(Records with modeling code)
***

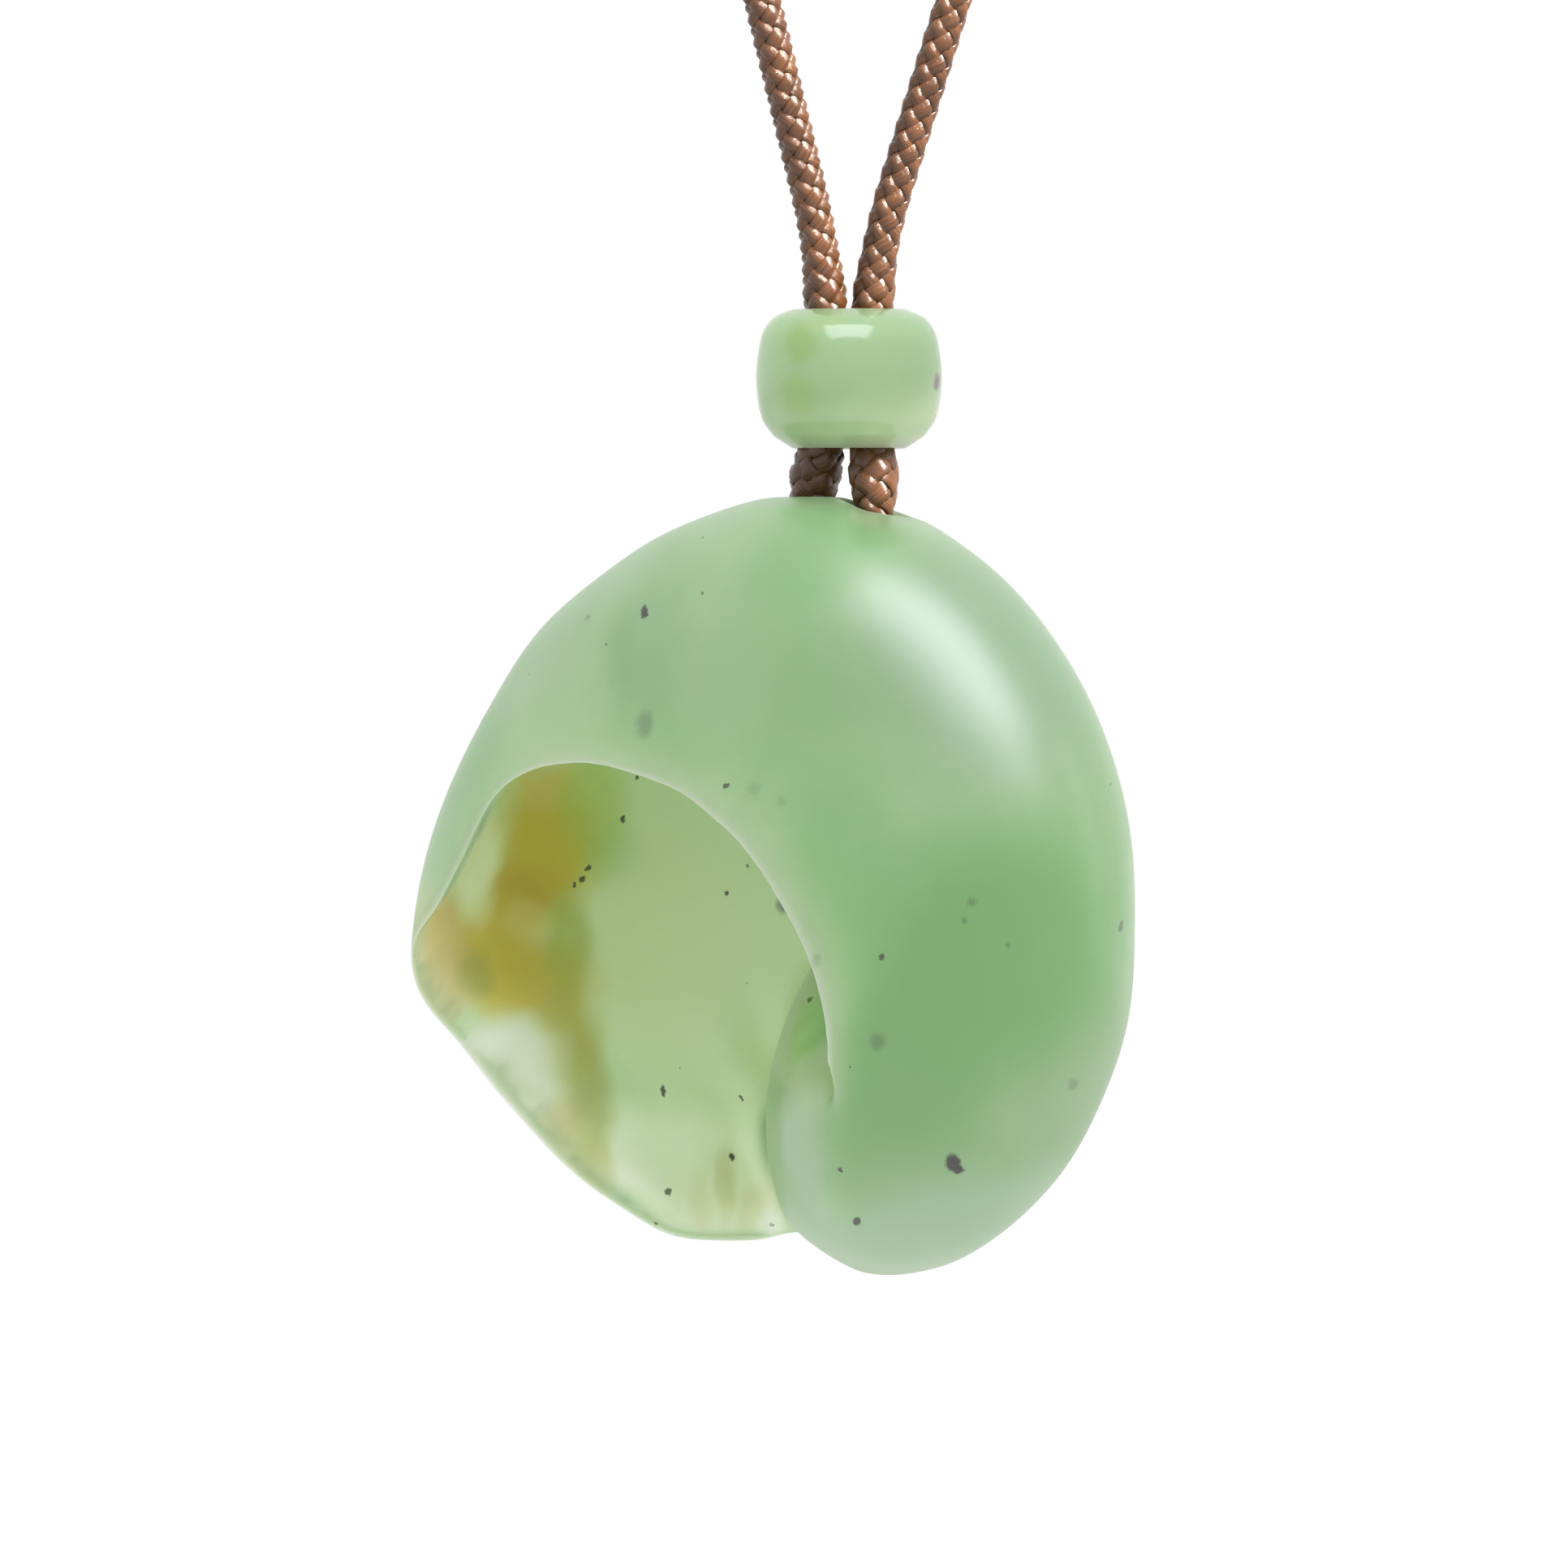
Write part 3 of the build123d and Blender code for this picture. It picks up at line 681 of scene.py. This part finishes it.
# braided nylon, dyed brown: bundles of glossy filaments that spark where a strand's crown faces the light

nylon = {
    "pale": "#7c4f2e",
    "base": "#50311a",
    "dark": "#331b0c",
    "ior": 1.53,
    "filament": 0.03 * mm,  # how high a filament stands out
}


def nylonMaterial():
    material, tree = newMaterial("braidedNylon")
    uv = addNode(tree, "ShaderNodeUVMap", uv_map="strand").outputs["UV"]
    place = addNode(tree, "ShaderNodeTexCoord").outputs["Object"]
    stretched = addNode(
        tree, "ShaderNodeVectorMath", {1: (90.0, 0.5, 1.0)}, {0: uv}, operation="MULTIPLY"
    )
    filaments = addNode(
        tree,
        "ShaderNodeTexNoise",
        {"Scale": 1.0, "Detail": 3, "Roughness": 0.65},
        {"Vector": stretched.outputs[0]},
    )
    patches = addNode(tree, "ShaderNodeTexNoise", {"Scale": 600, "Detail": 2}, {"Vector": place})
    blend = addNode(
        tree,
        "ShaderNodeMath",
        {1: 0.35},
        {0: patches.outputs["Fac"], 2: filaments.outputs["Fac"]},
        operation="MULTIPLY_ADD",
    )
    shade = addNode(tree, "ShaderNodeValToRGB", links={"Fac": blend.outputs[0]})
    ramp = shade.color_ramp
    ramp.elements[0].position, ramp.elements[1].position = 0.48, 0.86
    ramp.elements[0].color = hexToLinear(nylon["dark"])
    ramp.elements[1].color = hexToLinear(nylon["pale"])
    ramp.elements.new(0.64).color = hexToLinear(nylon["base"])
    bump = addNode(
        tree,
        "ShaderNodeBump",
        {"Strength": 0.6, "Distance": nylon["filament"]},
        {"Height": filaments.outputs["Fac"]},
    )
    tangent = addNode(tree, "ShaderNodeTangent", direction_type="UV_MAP", uv_map="strand")
    fibre = addNode(
        tree,
        "ShaderNodeBsdfPrincipled",
        {
            "Roughness": 0.24,
            "IOR": nylon["ior"],
            "Specular IOR Level": 0.6,
            "Anisotropic": 0.35,
            "Sheen Weight": 0.1,
            "Sheen Roughness": 0.3,
            "Sheen Tint": hexToLinear("#e8a468"),
        },
        {
            "Base Color": shade.outputs["Color"],
            "Normal": bump.outputs["Normal"],
            "Tangent": tangent.outputs[0],
        },
    )
    addNode(tree, "ShaderNodeOutputMaterial", links={"Surface": fibre.outputs[0]})
    return material


nylonBraid = nylonMaterial()
neckPath = curveThrough("neckRoute", cordPoints)
neckLength = lengthAlong(neckPath)
bendAt = neckLength[np.argmin(neckPath[:, 2])]  # how far along the cord its lowest point is
print("cord below the neck:", round(neckLength[-1] / mm, 1), "mm")


def stopsAlong(length, step):  # the places along the cord where its strands have a point
    return np.linspace(0, length, math.ceil(length / step))


def swellAt(stops):  # the braid is squashed wider where it bunches between the bead and the shell
    height = (np.interp(stops, neckLength, neckPath[:, 2]) - crest.z) / mm
    underBead = 0.38 * np.exp(-(((height - 1.0) / 1.4) ** 2))
    overBead = 0.18 * np.exp(-(((height - 8.9) / 1.6) ** 2))
    return 1 + underBead + overBead


neckStops = stopsAlong(neckLength[-1], cord["step"])
neckShift = math.radians(cord["turned"]) * np.tanh((neckStops - bendAt) / (3 * mm))
neckBraid, neckCentre = braid("neckBraid", neckPath, neckStops, swellAt(neckStops), neckShift)
napePath = neckArc()
napeLength = lengthAlong(napePath)[-1]
napeStops = stopsAlong(napeLength, cord["step"])
napeBraid = braid("napeBraid", napePath, napeStops, np.ones(len(napeStops)), 0 * napeStops)[0]
for piece, node in ((neckBraid, "neck_cord"), (napeBraid, "nape_cord")):
    piece.data.materials.append(nylonBraid)
    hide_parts(node)
    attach(piece, "cord")
print("braid:", len(neckBraid.data.polygons), "and", len(napeBraid.data.polygons), "faces")

# the knot: turns of the same nylon wound tight over the cord's ends

knot = {
    "length": 8.0 * mm,
    "radius": 2.3 * mm,
    "taper": 0.35 * mm,  # how much the first and last turn are smaller
    "turns": 7,
    "stepsPerTurn": 40,
    "sides": 8,
}


def woundKnot():
    wire = knot["length"] / (knot["turns"] + 1) / 2
    steps = knot["turns"] * knot["stepsPerTurn"]
    turn = np.linspace(0, 2 * math.pi * knot["turns"], steps + 1)
    travel = np.linspace(-knot["length"] / 2 + wire, knot["length"] / 2 - wire, steps + 1)
    taper = np.minimum(1, np.minimum(turn, turn[-1] - turn) / (2 * math.pi))
    radius = knot["radius"] - wire - knot["taper"] * (1 - taper)
    line = np.stack([travel, radius * np.cos(turn), radius * np.sin(turn)], axis=1)
    run = np.gradient(line, axis=0)
    run /= np.linalg.norm(run, axis=1, keepdims=True)
    out = np.stack([0 * turn, np.cos(turn), np.sin(turn)], axis=1)
    flat = np.cross(run, out)
    ring = np.radians(np.arange(knot["sides"]) * 360 / knot["sides"])
    points, faces = [], []
    for k in range(len(line)):
        around = flat[k] * np.cos(ring)[:, None] + out[k] * np.sin(ring)[:, None]
        points.extend(line[k] + wire * around)
    count = len(ring)
    faces.extend(tubeFaces(0, len(line), count))
    faces.append(tuple(range(count - 1, -1, -1)))
    faces.append(tuple(range(len(points) - count, len(points))))
    piece = newPiece("woundKnot", points, faces)
    layer = piece.data.uv_layers.new(name="strand")
    for loop in piece.data.loops:
        step, j = divmod(loop.vertex_index, count)
        layer.data[loop.index].uv = (j / count, turn[min(step, steps)] * 1.7)
    piece.data.materials.append(nylonBraid)
    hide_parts("knot")
    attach(piece, "cord")
    return piece


woundKnot()
print("knot wound")

# the studio: a white tent, softboxes up at the front right, a small one for the cord, and a pale floor

studio = {
    "floorBelow": 400 * mm,
    "floorRadius": 6.0,
    "floorSides": 64,
    "before": 0.92,  # how bright the white tent is in front of the stone, and behind it
    "behind": 1.01,
    "lens": 500,
    "sensor": 36,
}
middle = pictureToFrame(picture["size"] / 2, picture["size"] / 2)
shellMiddle = crest + Vector((-3, 0, -18)) * mm

lights = {  # offset from the middle of the shell and size in metres, watts, colour
    "sheenSoftbox": ((0.29, -0.2, 0.485), (0.5, 0.66), 3.0, "#eee6ff"),
    "keySoftbox": ((0.3, -0.187, 0.485), (0.22, 0.78), 1.5, "#ffffff"),
    "edgeSoftbox": ((0.58, 0.12, 0.09), (0.06, 0.3), 0.08, "#ffffff"),
    "beadSoftbox": ((0.0, -0.34, 0.42), (0.5, 0.4), 1.8, "#f2eaff"),
    "cordSpot": ((0.62, -0.44, 0.93), (0.2, 0.34), 52.0, "#fff6ee"),
}


def softbox(name):  # a rectangular light that faces the shell
    offset, size, power, colour = lights[name]
    data = bpy.data.lights.new(name, "AREA")
    data.shape = "RECTANGLE"
    data.size, data.size_y = size
    data.energy = power
    data.color = hexToLinear(colour)[:3]
    light = bpy.data.objects.new(name, data)
    light.location = shellMiddle + Vector(offset)
    light.rotation_mode = "QUATERNION"
    light.rotation_quaternion = (-Vector(offset)).to_track_quat("-Z", "Y")
    bpy.context.scene.collection.objects.link(light)
    return light


def lightOnly(light, pieces, state):  # the light reaches only these pieces, or every other one
    group = bpy.data.collections.new("lit by " + light.name)
    for piece in pieces:
        group.objects.link(piece)
    for entry in group.collection_objects:
        entry.light_linking.link_state = state
    light.light_linking.receiver_collection = group


sheen = softbox("sheenSoftbox")
sheen.visible_diffuse = False  # it gives the broad sheen on the dome and nothing else
lightOnly(sheen, [carvedShell], "INCLUDE")
lightOnly(softbox("keySoftbox"), [barrelBead], "EXCLUDE")
lightOnly(softbox("edgeSoftbox"), [barrelBead], "EXCLUDE")
lightOnly(softbox("beadSoftbox"), [barrelBead], "INCLUDE")
lightOnly(softbox("cordSpot"), [neckBraid, napeBraid], "INCLUDE")

floorMesh = bpy.data.meshes.new("studioFloor")
turns = [2 * math.pi * k / studio["floorSides"] for k in range(studio["floorSides"])]
rim = [(studio["floorRadius"] * math.cos(t), studio["floorRadius"] * math.sin(t), 0) for t in turns]
floorMesh.from_pydata(rim, [], [tuple(range(len(rim)))])
studioFloor = bpy.data.objects.new("studioFloor", floorMesh)
studioFloor.location.z = cadBox[0].z - studio["floorBelow"]
bpy.context.scene.collection.objects.link(studioFloor)
paper, paperTree = newMaterial("matPaper")
sheet = addNode(
    paperTree, "ShaderNodeBsdfPrincipled", {"Base Color": hexToLinear("#f4f4f2"), "Roughness": 0.9}
)
addNode(paperTree, "ShaderNodeOutputMaterial", links={"Surface": sheet.outputs[0]})
floorMesh.materials.append(paper)

world = bpy.data.worlds.new("whiteTent")
world.use_nodes = True
world.node_tree.nodes.clear()
way = addNode(world.node_tree, "ShaderNodeTexCoord")
parts = addNode(world.node_tree, "ShaderNodeSeparateXYZ", links={0: way.outputs["Generated"]})
level = addNode(
    world.node_tree,
    "ShaderNodeMapRange",
    {"From Min": -0.2, "From Max": 0.9, "To Min": studio["before"], "To Max": studio["behind"]},
    {"Value": parts.outputs["Y"]},
    interpolation_type="SMOOTHSTEP",
)
glow = addNode(
    world.node_tree,
    "ShaderNodeBackground",
    {"Color": hexToLinear("#ffffff")},
    {"Strength": level.outputs[0]},
)
addNode(world.node_tree, "ShaderNodeOutputWorld", links={"Surface": glow.outputs[0]})
bpy.context.scene.world = world
bpy.context.scene.view_settings.view_transform = "Standard"

lens = bpy.data.cameras.new("pictureCamera")
lens.lens, lens.sensor_width = studio["lens"], studio["sensor"]
lens.clip_start, lens.clip_end = 0.01, 50
camera = bpy.data.objects.new("pictureCamera", lens)
frameWidth = picture["size"] / picture["pixelsPerMm"] * mm
camera.location = middle + Vector((0, -frameWidth * studio["lens"] / studio["sensor"], 0))
camera.rotation_euler = (math.pi / 2, 0, 0)
bpy.context.scene.collection.objects.link(camera)
bpy.context.scene.camera = camera
print("studio lit")
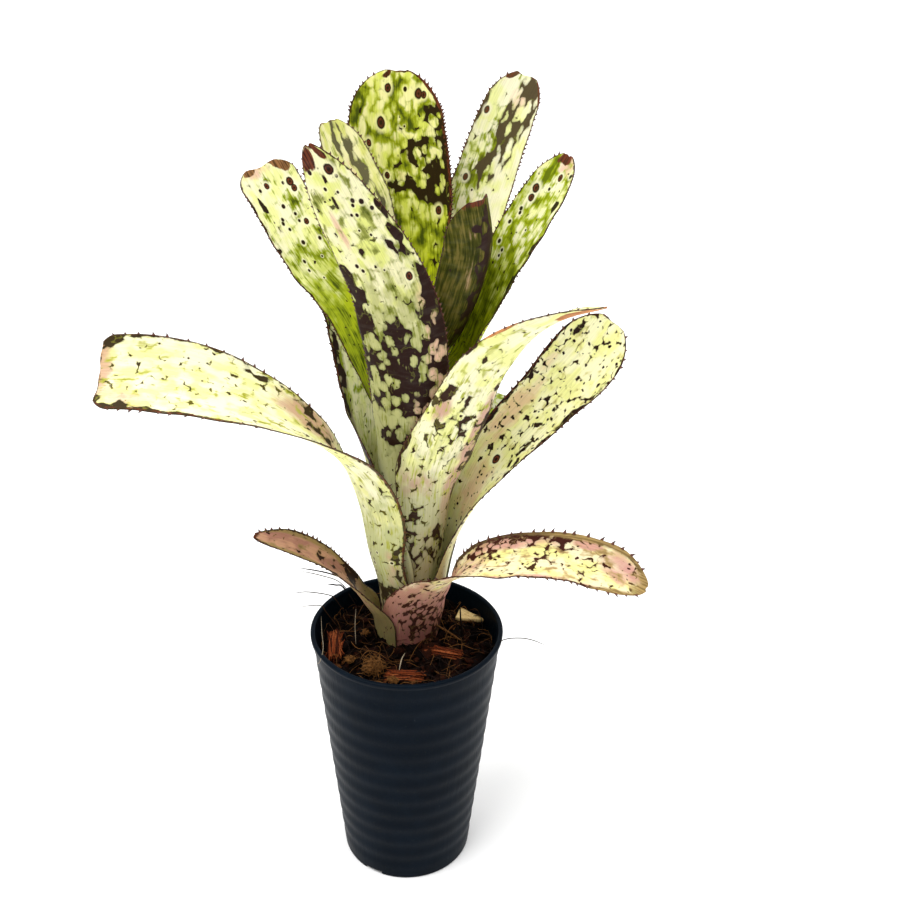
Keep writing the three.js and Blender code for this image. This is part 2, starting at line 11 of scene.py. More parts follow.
import bmesh
import bpy
import numpy as np
from mathutils import Matrix
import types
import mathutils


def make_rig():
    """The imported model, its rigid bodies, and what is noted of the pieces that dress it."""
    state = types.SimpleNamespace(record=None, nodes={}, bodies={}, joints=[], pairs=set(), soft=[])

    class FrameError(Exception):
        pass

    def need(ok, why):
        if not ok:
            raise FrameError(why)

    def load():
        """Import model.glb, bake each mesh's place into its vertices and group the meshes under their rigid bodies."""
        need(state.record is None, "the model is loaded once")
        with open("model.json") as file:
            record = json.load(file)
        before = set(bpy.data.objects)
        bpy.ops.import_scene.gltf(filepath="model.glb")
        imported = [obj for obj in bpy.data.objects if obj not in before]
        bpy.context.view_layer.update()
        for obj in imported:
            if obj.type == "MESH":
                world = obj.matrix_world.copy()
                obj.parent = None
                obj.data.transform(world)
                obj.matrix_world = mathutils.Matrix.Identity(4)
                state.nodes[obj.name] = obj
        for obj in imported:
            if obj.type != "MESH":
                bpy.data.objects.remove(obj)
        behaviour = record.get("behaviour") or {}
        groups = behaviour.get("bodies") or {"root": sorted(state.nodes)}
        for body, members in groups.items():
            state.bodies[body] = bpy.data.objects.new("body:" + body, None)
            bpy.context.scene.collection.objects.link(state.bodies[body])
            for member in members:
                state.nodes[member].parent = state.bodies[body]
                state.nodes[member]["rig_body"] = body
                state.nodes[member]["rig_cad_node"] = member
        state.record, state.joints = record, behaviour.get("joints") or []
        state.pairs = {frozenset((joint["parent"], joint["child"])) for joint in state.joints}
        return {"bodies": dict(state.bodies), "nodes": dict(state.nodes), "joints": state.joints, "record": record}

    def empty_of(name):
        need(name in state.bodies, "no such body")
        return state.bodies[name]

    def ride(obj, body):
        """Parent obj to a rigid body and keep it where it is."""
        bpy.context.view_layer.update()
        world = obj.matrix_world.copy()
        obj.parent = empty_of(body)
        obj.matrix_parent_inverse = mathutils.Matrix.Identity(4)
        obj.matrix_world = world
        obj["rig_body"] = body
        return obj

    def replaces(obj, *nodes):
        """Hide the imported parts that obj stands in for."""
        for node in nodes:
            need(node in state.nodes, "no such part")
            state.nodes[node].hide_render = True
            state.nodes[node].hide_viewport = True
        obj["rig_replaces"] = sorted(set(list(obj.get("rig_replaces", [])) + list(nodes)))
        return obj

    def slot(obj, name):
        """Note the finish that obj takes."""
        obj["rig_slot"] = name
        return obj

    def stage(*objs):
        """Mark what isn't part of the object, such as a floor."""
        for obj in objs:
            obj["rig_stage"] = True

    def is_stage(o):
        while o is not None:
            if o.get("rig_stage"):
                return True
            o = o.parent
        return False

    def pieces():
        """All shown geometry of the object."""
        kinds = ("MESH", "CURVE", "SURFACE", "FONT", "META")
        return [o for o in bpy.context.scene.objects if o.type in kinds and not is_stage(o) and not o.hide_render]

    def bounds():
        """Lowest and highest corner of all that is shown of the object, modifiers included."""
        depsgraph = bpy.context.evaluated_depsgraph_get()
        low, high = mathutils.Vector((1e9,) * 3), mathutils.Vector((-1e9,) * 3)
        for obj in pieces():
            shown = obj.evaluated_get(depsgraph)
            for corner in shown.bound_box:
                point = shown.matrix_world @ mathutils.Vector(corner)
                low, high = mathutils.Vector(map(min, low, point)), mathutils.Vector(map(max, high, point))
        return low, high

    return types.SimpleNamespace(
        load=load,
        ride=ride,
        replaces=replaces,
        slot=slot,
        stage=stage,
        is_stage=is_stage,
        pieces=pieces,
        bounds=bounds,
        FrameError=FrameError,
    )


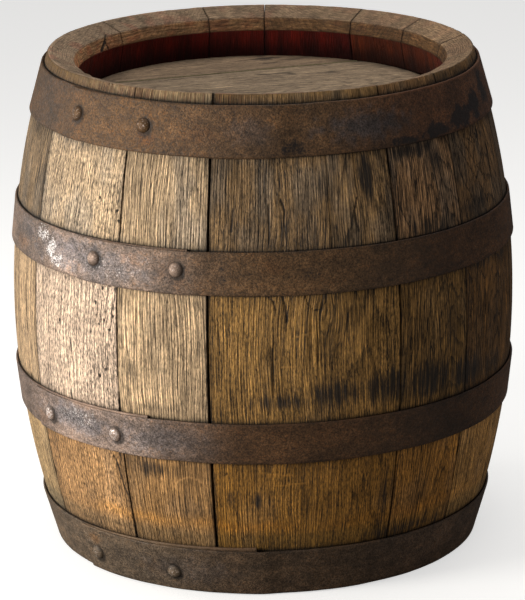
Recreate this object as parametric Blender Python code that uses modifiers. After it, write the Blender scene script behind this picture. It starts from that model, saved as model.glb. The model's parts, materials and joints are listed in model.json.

***

- REQUIREMENT
Take the lines from the first line of the records through the line holding "# braided nylon, dyed", both included, and please reproduce them exactly with nothing added.

- WORKED ANSWER
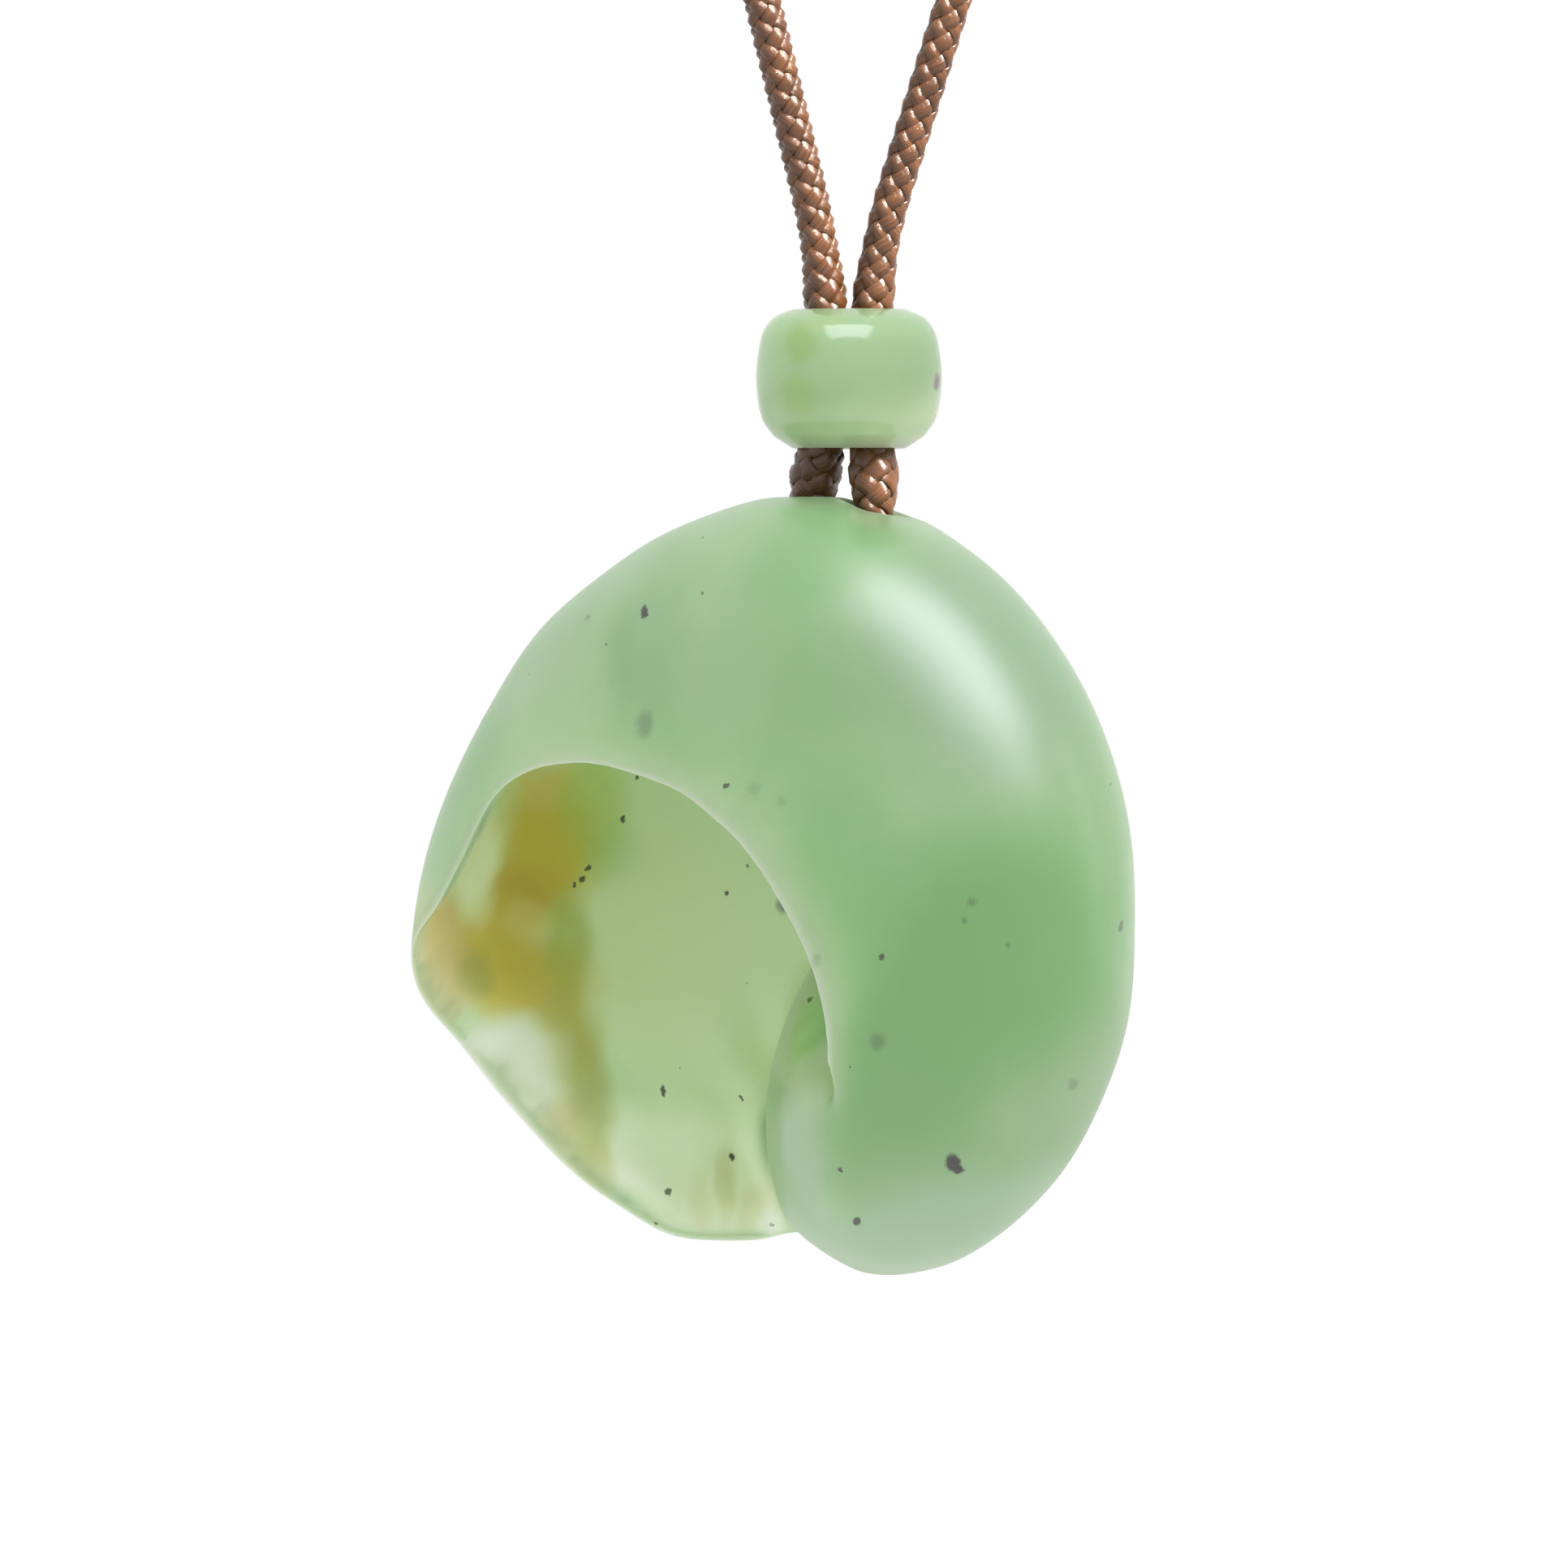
Write part 3 of the build123d and Blender code for this picture. It picks up at line 681 of scene.py. This part finishes it.
# braided nylon, dyed brown: bundles of glossy filaments that spark where a strand's crown faces the light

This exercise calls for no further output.